◆ Exercise objective: Every line of the material below must be repeated exactly.

◆ Raw data:

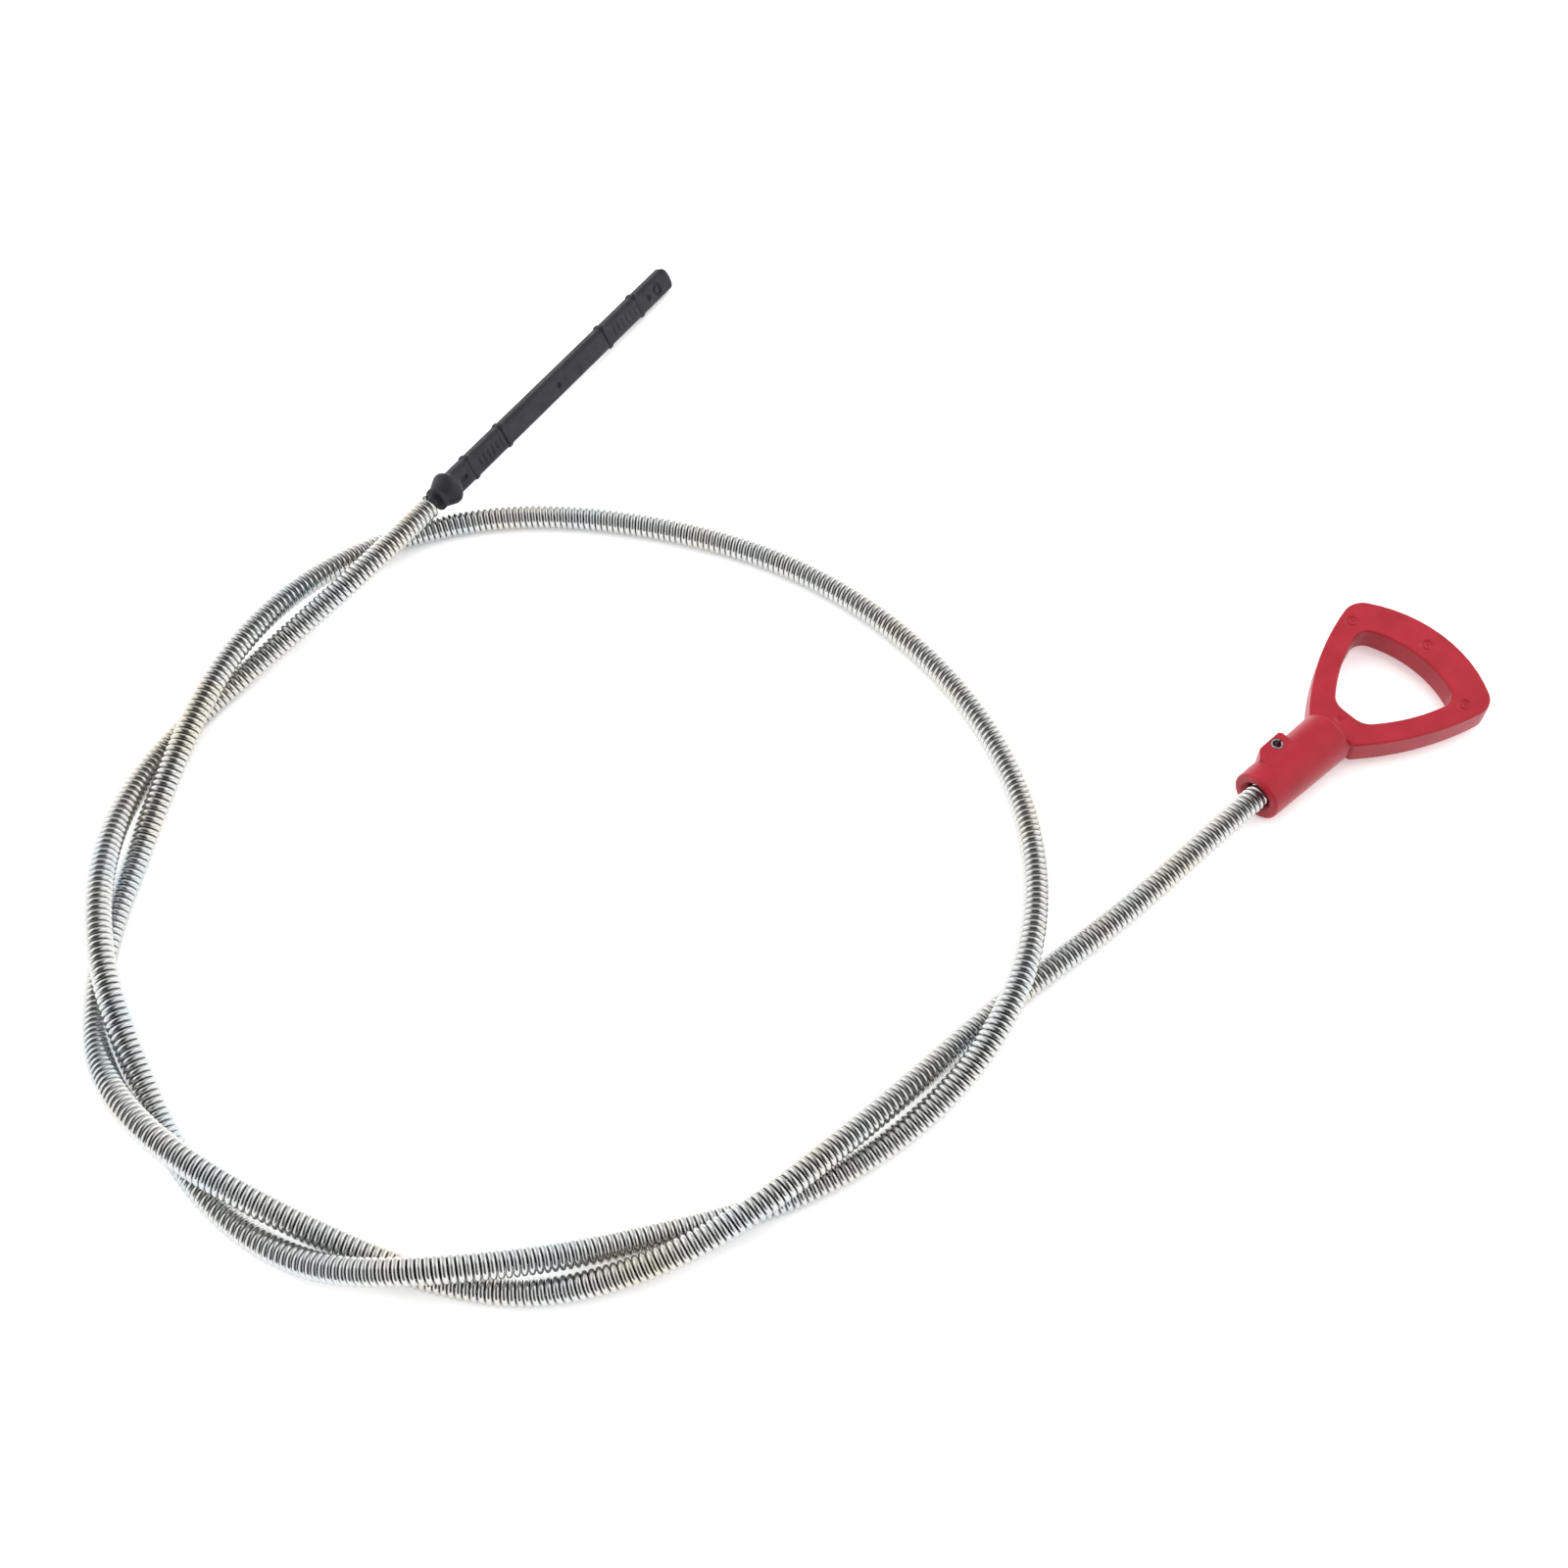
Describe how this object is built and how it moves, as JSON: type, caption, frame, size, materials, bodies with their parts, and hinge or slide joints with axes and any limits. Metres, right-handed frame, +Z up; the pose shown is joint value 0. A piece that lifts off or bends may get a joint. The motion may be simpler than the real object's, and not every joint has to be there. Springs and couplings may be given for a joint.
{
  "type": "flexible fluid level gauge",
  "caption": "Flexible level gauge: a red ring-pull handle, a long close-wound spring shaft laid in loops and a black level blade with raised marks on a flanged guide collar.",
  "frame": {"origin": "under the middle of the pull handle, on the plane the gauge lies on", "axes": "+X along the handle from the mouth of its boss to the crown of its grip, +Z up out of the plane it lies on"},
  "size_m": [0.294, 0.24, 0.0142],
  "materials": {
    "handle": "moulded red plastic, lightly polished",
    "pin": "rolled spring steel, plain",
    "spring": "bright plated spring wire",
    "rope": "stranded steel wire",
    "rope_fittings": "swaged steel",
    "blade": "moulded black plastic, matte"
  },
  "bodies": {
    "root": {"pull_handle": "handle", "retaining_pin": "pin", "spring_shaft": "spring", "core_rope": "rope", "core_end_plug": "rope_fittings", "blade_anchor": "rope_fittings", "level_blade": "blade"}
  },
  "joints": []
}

◆ Exercise solution:
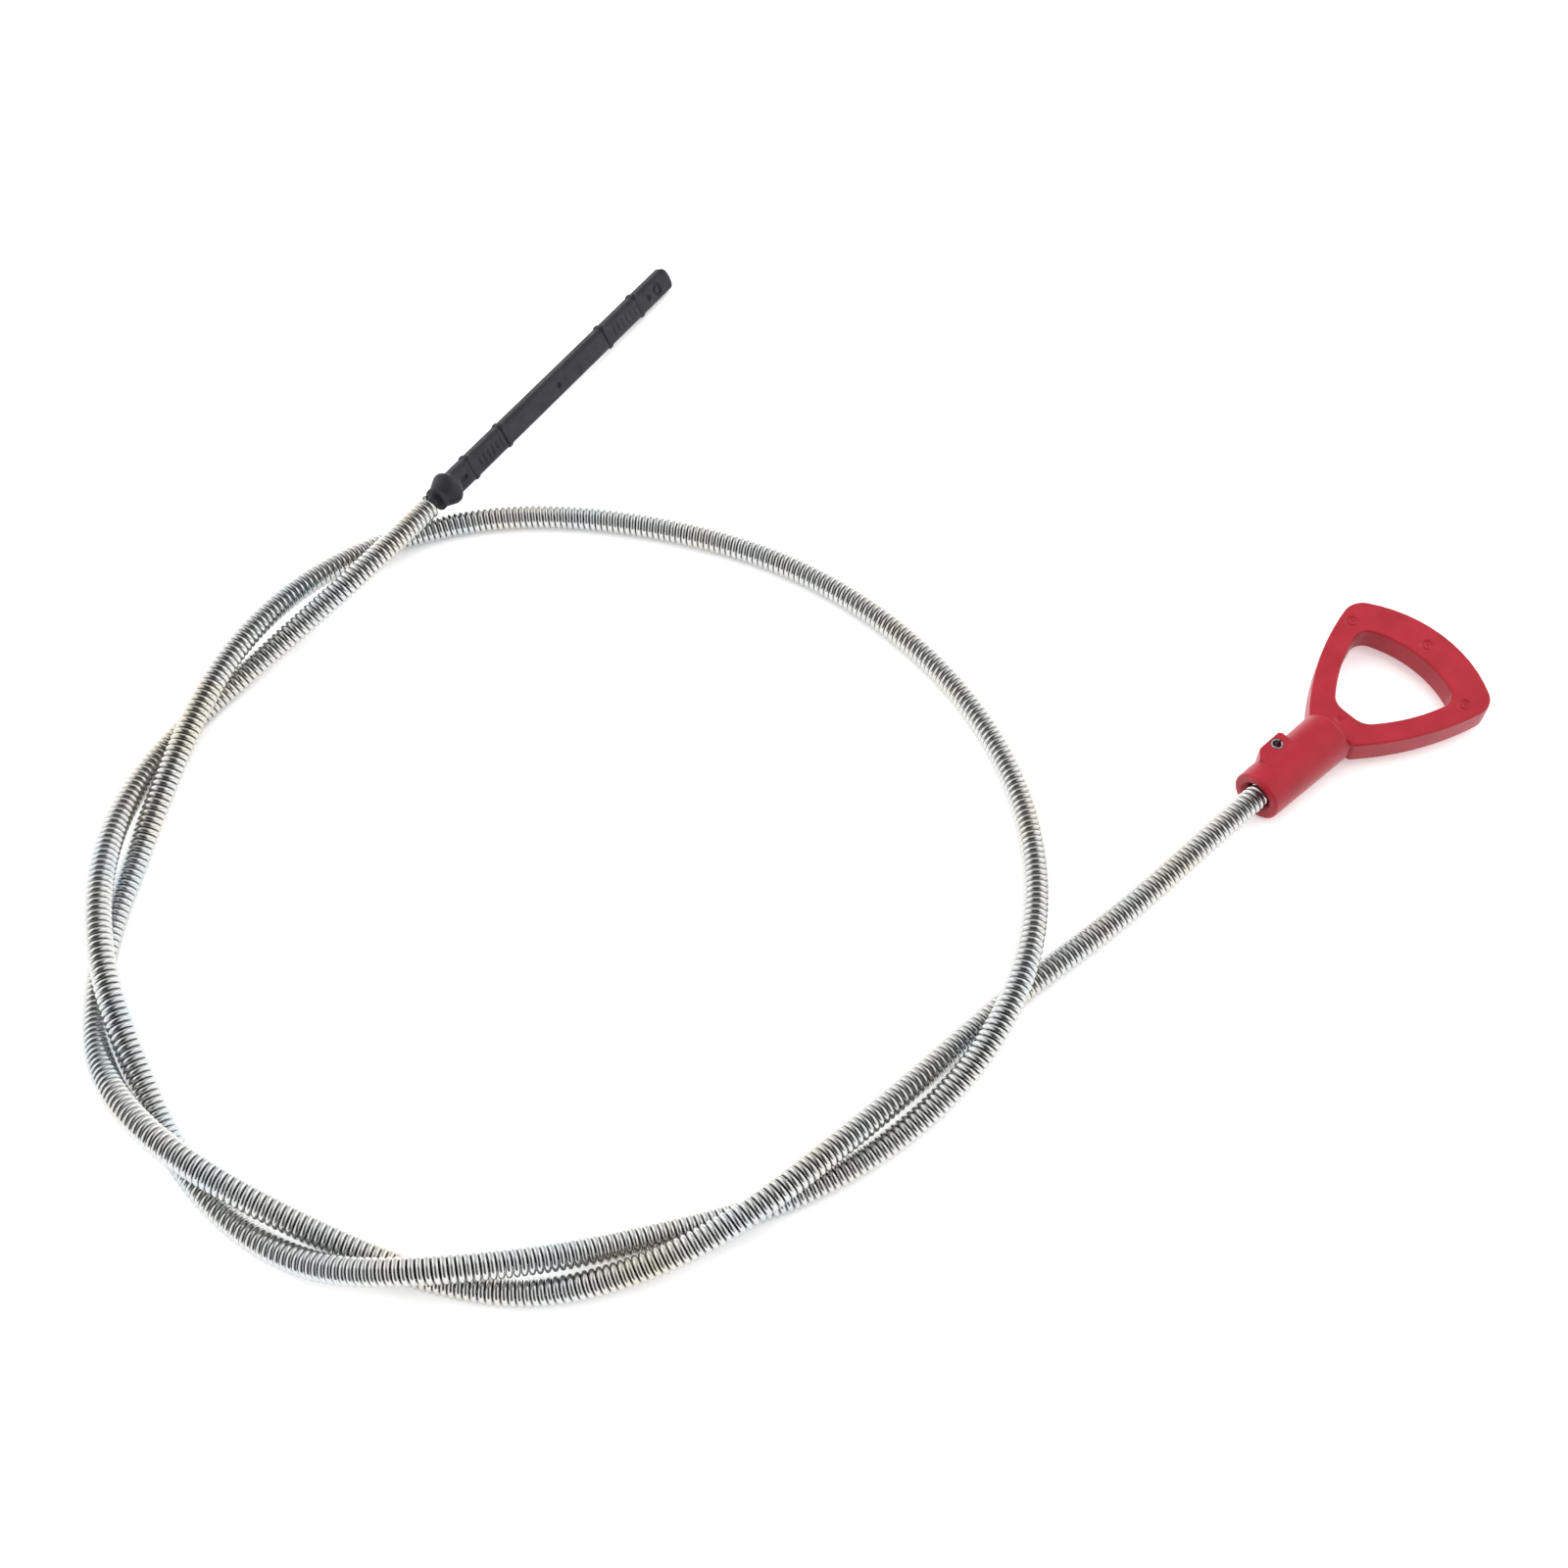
Describe how this object is built and how it moves, as JSON: type, caption, frame, size, materials, bodies with their parts, and hinge or slide joints with axes and any limits. Metres, right-handed frame, +Z up; the pose shown is joint value 0. A piece that lifts off or bends may get a joint. The motion may be simpler than the real object's, and not every joint has to be there. Springs and couplings may be given for a joint.
{
  "type": "flexible fluid level gauge",
  "caption": "Flexible level gauge: a red ring-pull handle, a long close-wound spring shaft laid in loops and a black level blade with raised marks on a flanged guide collar.",
  "frame": {"origin": "under the middle of the pull handle, on the plane the gauge lies on", "axes": "+X along the handle from the mouth of its boss to the crown of its grip, +Z up out of the plane it lies on"},
  "size_m": [0.294, 0.24, 0.0142],
  "materials": {
    "handle": "moulded red plastic, lightly polished",
    "pin": "rolled spring steel, plain",
    "spring": "bright plated spring wire",
    "rope": "stranded steel wire",
    "rope_fittings": "swaged steel",
    "blade": "moulded black plastic, matte"
  },
  "bodies": {
    "root": {"pull_handle": "handle", "retaining_pin": "pin", "spring_shaft": "spring", "core_rope": "rope", "core_end_plug": "rope_fittings", "blade_anchor": "rope_fittings", "level_blade": "blade"}
  },
  "joints": []
}